The setup is generally easy, and the climax might come to you more intuitively, the mid-point crisis sometimes sags but there’s a lot of talk about that. Inciting incident, too, is covered a lot, but what about all the in-between? The places that can slow the pace or seem like a strange jump from one point to the next. I’d encourage authors to think about what proof they need to drop in those spaces to make the climax work believably. So when the reader gets there, all the bits have been laid out and it all comes together. The goal being unexpected inevitability, where the reader thinks “I didn’t see that coming, but now it’s happened, it makes so much sense—nothing else *could* have happened.”

 

Also, cause and effect! That would be my takeaway—your jumping off point—think “if this happened, what would this character (or that character) be compelled to do?” Then think of the case you’re building. I know, you’ve heard cause and effect before, but you need to get inside that scene and think of the next logistical outcome. And maybe the happenstance hits elsewhere, to someone or something not in that scene, who would have a reaction—then go there next. That counts too!

 

For readers who have already written a novel, what tips do you have for spotting plot problems? 

Back to the plot graph. You can find various versions of this online, but mainly what you want is a table/graph with your emotional plot, dramatic plot, and other subplots down the left side. Then your chapters along the top. Read or scan through your manuscript, checking off where those plots/subplots hit in which chapters. Then you can step back and see if there’s a subplot you forgot about for five chapters or one you dropped altogether. A good chapter will hit on more than one at a time, unless perhaps you’re writing in very short chapters. If you’re the organized type, you might want to take this a step further and highlight where the main plot points hit on the graph, to see that they all fall about the same time in your story for every subplot (Often your climax – and other main plot points – will cover all of the subplots in one scene, or most). This graphed vantage will give you a solid overview of the big changes needed going back in, and seeing it all mapped on one or two pages allows you to step back and see the mechanics of the whole novel at once—how it’s working together—rather than being a nose length away and having trouble seeing ten pages in front of you.

 

As an editor and an expert at revising your own novels, what advice do you give people about revising big things—like plot problems or character issues?

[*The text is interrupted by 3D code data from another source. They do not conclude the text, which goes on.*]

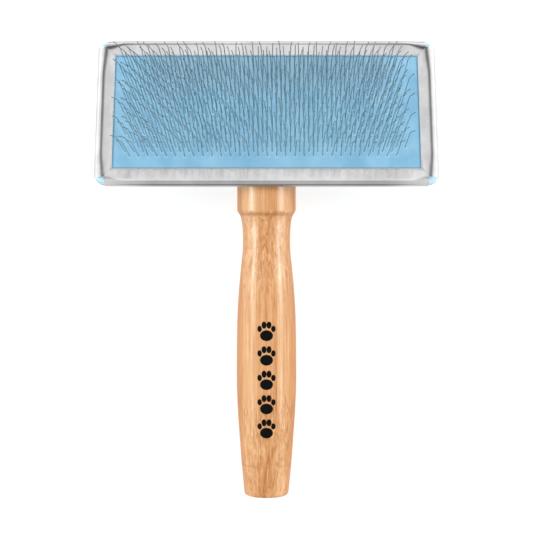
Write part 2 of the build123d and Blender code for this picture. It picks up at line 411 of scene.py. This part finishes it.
def legLine(x, y, number, legSide, far):
    # Foot, knee and tip of every pin in a row: the leg leans away from the pad's centre and the tip bends back. In
    # the far rows most of the splay is left to the end pins: fan x (1 - loss) + end fan (x / half the row)^4.
    first, last = pins["fanLoss"]
    loss = first + (last - first) * far
    ends = pins["endFan"] * loss / last * np.sign(x) * (x / pins["halfRow"]) ** 4
    leanX = pins["fanX"] * x * (1 - loss) + ends + pins["leanX"]
    leanX = leanX + pins["legsTogether"] * legSide + pins["unevenX"] * ripple(number, 12.9)
    leanY = pins["leanY"] + pins["fanY"] * y + pins["unevenY"] * ripple(number, 7.3)
    foot = np.stack([x, y + 0 * x, pins["crown"] + 0 * x], axis=-1)
    kneeLevel = head["padTop"] + pins["leg"] + 0 * x
    knee = np.stack([x + pins["leg"] * np.tan(leanX), y + pins["leg"] * np.tan(leanY), kneeLevel], axis=-1)
    tipX = leanX + pins["tipFan"] * x + pins["unevenTip"] * ripple(number, 5.1)
    tipY = leanY - pins["tipBack"] - pins["unevenTip"] * ripple(number, 9.7)
    rise = pins["tip"]
    tip = knee + np.stack([rise * np.tan(tipX), rise * np.tan(tipY), rise + 0 * x], axis=-1)
    return foot, knee, tip


def bend(before, corner, after, radius, steps):
    # Points of a rounded corner: a quadratic curve from one side of the corner to the other.
    inward = before - corner
    onward = after - corner
    inward = inward / np.linalg.norm(inward, axis=-1, keepdims=True)
    onward = onward / np.linalg.norm(onward, axis=-1, keepdims=True)
    reach = radius / np.tan(np.arccos(np.clip((inward * onward).sum(-1), -1, 1)) / 2)[..., None]
    share = np.linspace(0, 1, steps)[:, None, None]
    start, end = corner + inward * reach, corner + onward * reach
    return list((1 - share) ** 2 * start + 2 * share * (1 - share) * corner + share ** 2 * end)


def rowFeet(row):
    # Places along the head and across it of a row's staples.
    y = -head["openingHeight"] / 2 + pins["firstRow"] + row * pins["rowPitch"]
    shift = (pins["shift"][row % len(pins["shift"])] - pins["shiftLess"]) * pins["pitch"]
    place = np.arange(pins["staples"])
    return shift + (place - (pins["staples"] - 1) / 2) * 2 * pins["pitch"], y


def pinRow(row, finish):
    # Every staple's route, with a ring of points round each station. The ring's axes come from the head's own
    # "along" direction, which no part of a staple runs in.
    x, y = rowFeet(row)
    number = 2 * (row * pins["staples"] + np.arange(pins["staples"]))
    far = row / (pins["rows"] - 1)
    footA, kneeA, tipA = legLine(x - pins["pitch"] / 2, y, number, 1, far)
    footB, kneeB, tipB = legLine(x + pins["pitch"] / 2, y, number + 1, -1, far)
    kneeBend, footBend = (pins["kneeBend"], pins["kneePoints"]), (pins["footBend"], pins["footPoints"])
    route = [tipA, *bend(tipA, kneeA, footA, *kneeBend), *bend(kneeA, footA, footB, *footBend)]
    route += [*bend(footA, footB, kneeB, *footBend), *bend(footB, kneeB, tipB, *kneeBend), tipB]
    route = np.stack(route, axis=1)
    ahead = np.gradient(route, axis=1)
    ahead /= np.linalg.norm(ahead, axis=-1, keepdims=True)
    sideA = np.cross(ahead, np.array([0.0, 1.0, 0.0]))
    sideA /= np.linalg.norm(sideA, axis=-1, keepdims=True)
    sideB = np.cross(sideA, ahead)
    turn = np.arange(pins["sides"]) * 2 * math.pi / pins["sides"]
    ring = np.cos(turn)[:, None] * sideA[:, :, None] + np.sin(turn)[:, None] * sideB[:, :, None]
    local = route[:, :, None] + pins["radius"] * ring
    points = onHead(local[..., 0], local[..., 1], local[..., 2])
    staples, stations, sides = points.shape[:3]
    index = np.arange(stations * sides).reshape(stations, sides)
    around = quadsBetween(np.concatenate([index, index[:, :1]], axis=1))
    # Two quads close the hexagon at each tip.
    caps = np.array([index[0, :4], index[0, [0, 3, 4, 5]], index[-1, [3, 2, 1, 0]], index[-1, [5, 4, 3, 0]]])
    one = np.concatenate([around, caps])
    quads = (one[None] + (np.arange(staples) * stations * sides)[:, None, None]).reshape(-1, 4)
    name, node = f"pinRow{row + 1:02d}", f"pin_row_{row + 1:02d}"
    return makePiece(name, points.reshape(-1, 3), quads, finish, [node], smoothBelow=70)


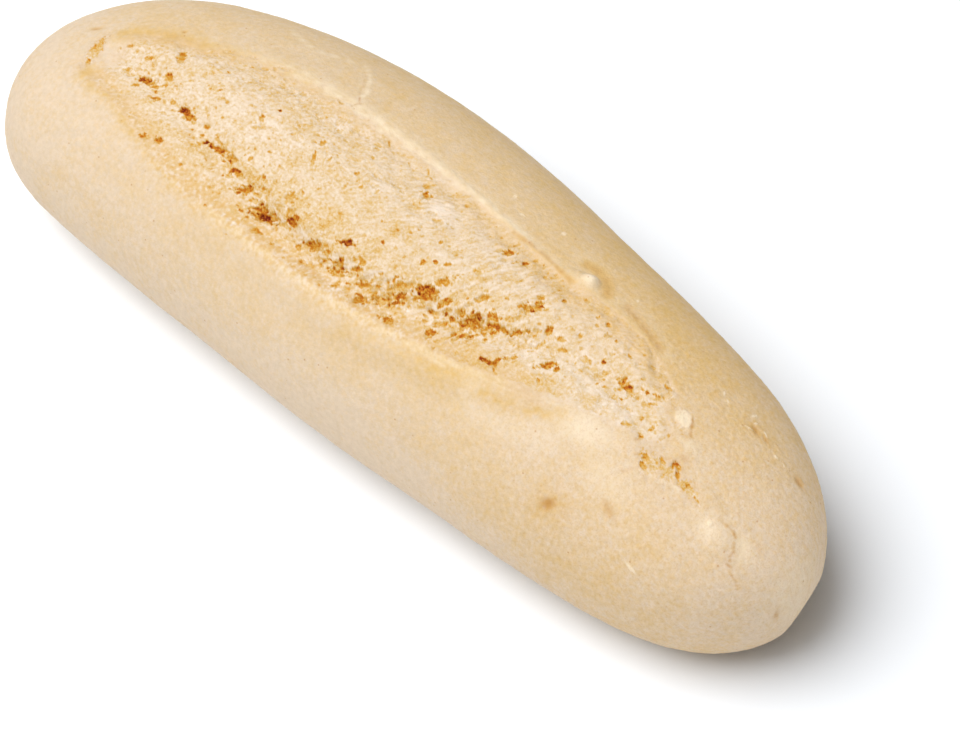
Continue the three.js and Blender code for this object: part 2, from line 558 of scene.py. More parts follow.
@dataclass(frozen=True)
class Score:
    """The long cut along the top, opened between two lips, with the crumb torn apart inside."""

    far_lip: tuple[float, ...] = (-2, -5.5, -10.5, -11, -10.5, -9.3, -10.6, -1, 2)
    near_lip: tuple[float, ...] = (8, 13, 23, 26, 25, 19.7, 11, 3, 4)
    tear: tuple[float, ...] = (4, 5, 12, 20, 20.5, 11.5, 2, 5.5, 6)
    tear_depth: tuple[float, ...] = (0, 0.6, 1.1, 1.6, 1.4, 1.6, 0.5, 0.2, 0)
    tear_reach: float = 3.4
    start: tuple[float, float] = (-85.0, -77.0)
    end: tuple[float, float] = (55.0, 69.0)
    roll_height: tuple[float, ...] = (0, 0.1, 0.15, 0.6, 1.0, 0.95, 0.1, 0, 0)
    roll_offset: float = 2.8
    roll_reach: float = 3.4
    rim_height: tuple[float, ...] = (0, 0, 0, 0.05, 0.2, 0.2, 0, 0, 0)
    rim_reach: float = 0.8
    far_run: tuple[float, ...] = (6, 7, 8, 7, 4, 2.6, 2.4, 2.4, 3)
    groove_height: float = -0.1
    groove_offset: float = -4.6
    groove_reach: float = 2.4
    step_depth: tuple[float, ...] = (0.9, 0.9, 0.9, 0.9, 0.8, 0.7, 0.2, 0.1, 0.1)
    near_run: float = 3.0
    crown_height: float = 1.3
    crown_at: float = 0.5
    crown_reach: float = 0.35
    crown_falls: Fade = Fade(0.7, 18, 44)
    wander: Unevenness = Unevenness(0.5, 3.1, 9.0, 11)
    far_wander: float = 0.5  # a share of the wander, like the tear's
    tear_wander: float = 2.0
    fray: Unevenness = Unevenness(0.2, 1.6, 4.0, 13)

    def lines(self, skin: Skin) -> Lines:
        """Draw the score's lines over the skin, wandering as torn dough does.

        Args:
            skin: the grid of points.

        Returns:
            The lines.
        """
        x, a = skin.x, skin.a
        ragged, frayed = self.wander.read(x, a), self.fray.read(x, a)
        far, tear, near = (track(line, skin.u)[:, None] for line in (self.far_lip, self.tear, self.near_lip))
        opening = smoothstep(x, *self.start) * (1 - smoothstep(x, *self.end))
        return Lines(
            far + self.far_wander * ragged, tear + self.tear_wander * ragged, near + ragged + frayed, opening
        )

    def press(self, skin: Skin, relief: Relief) -> Lines:
        """Press the lips and the bed of crumb into the skin.

        Args:
            skin: the grid of points.
            relief: the relief, which is changed.

        Returns:
            The score's lines.
        """
        lines, a = self.lines(skin), skin.a
        roll_height, rim_height, depth, run, step = (
            track(values, skin.u)[:, None]
            for values in (self.roll_height, self.rim_height, self.tear_depth, self.far_run, self.step_depth)
        )
        roll = roll_height * bell(a - lines.near - self.roll_offset, self.roll_reach)
        rim = rim_height * bell(a - lines.far, self.rim_reach)
        groove = self.groove_height * bell(a - lines.far - self.groove_offset, self.groove_reach)
        inside = smoothstep((a - lines.far) / run, 0, 1) * smoothstep((lines.near - a) / self.near_run, 0, 1)
        across = (a - lines.far) / np.maximum(lines.tear - lines.far, 1)
        crown = self.crown_height * bell(across - self.crown_at, self.crown_reach)
        crown = crown * self.crown_falls.read(skin.x)
        valley = depth * bell(a - lines.tear, self.tear_reach)
        relief.height += lines.opening * (roll + rim + groove + inside * (crown - valley - step))
        return lines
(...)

Definitely tackle those bigger things first. Do *not* get bogged down in line edits and small changes that you might delete anyway, once you realize you have bigger fish to fry. The traditional publishing world does it this way, too, for good reason! Be smart and efficient, and you’ll feel less like you’re beating your head against a wall. Plot problems, I think, need to be seen big picture, thus where the plot graph comes in. To be able to pluck at it and make it work, you need that overall vantage, and it helps clear the clouds. Character issues often come to light once you have that plot ironed out—because then the character strengths and weaknesses you started with don’t always work with the new plot and you might need to tweak them. So my advice here would be to write a messy draft, step back and look at the plot, then adjust the characters to further enhance and deepen the plot. Working together, plot and characterization really highlight each other and make magic 🙂

 

Also, a final note on characters (and tying them to cause and effect) is that they must propel the story 75-95% of the time. The antagonist can do some lifting here too, but your protagonist needs to do things that cause an effect. If they do things or make choices where you can’t see where they’d go next in direct relation to what just happened, then you’re connecting a bunch of happenstance and that doesn’t make for a page turner. You might need to adjust the plot or their characterization so you can see what their next step would be, and once you get that right, it should be pretty intuitive.

 

Also, if you’re having trouble filling out your side characters, think about how they could personify the protagonists inner struggle, or illustrate where the protagonist needs to end up. That might help give them something to do, a goal that would help you write them.

 

What are you reading now?

Beneath the Haunting Sea by Joanna Meyer, and Vanishing Girls by Lauren Oliver. My WIP is a young adult fantasy—though my next release will be YA contemporary—so I’m reading a lot of fantasy right now.

 

And where can readers or authors go for more information?

All updates and news will be on my Facebook page @jmercerbooks, and more info on my workshop and editing services are on my website: www.jmercerbooks.com.

 

Thanks so much for having me, Rochelle! Happy reading and writing and revising, everyone!

 

About the author. J Mercer grew up in Wisconsin where she walked home from school with her head in a book, filled notebooks with stories in junior high, then went to UW Madison for accounting and psychology only to open a dog daycare. She wishes she were an expert linguist, is pretty much a professional with regards to competitive dance hair (bunhawk, anyone?), and enjoys exploring with her husband—though as much as she loves to travel, she’s also an accomplished hermit. Perfect days include cancelled plans, rain, and endless hours to do with what she pleases.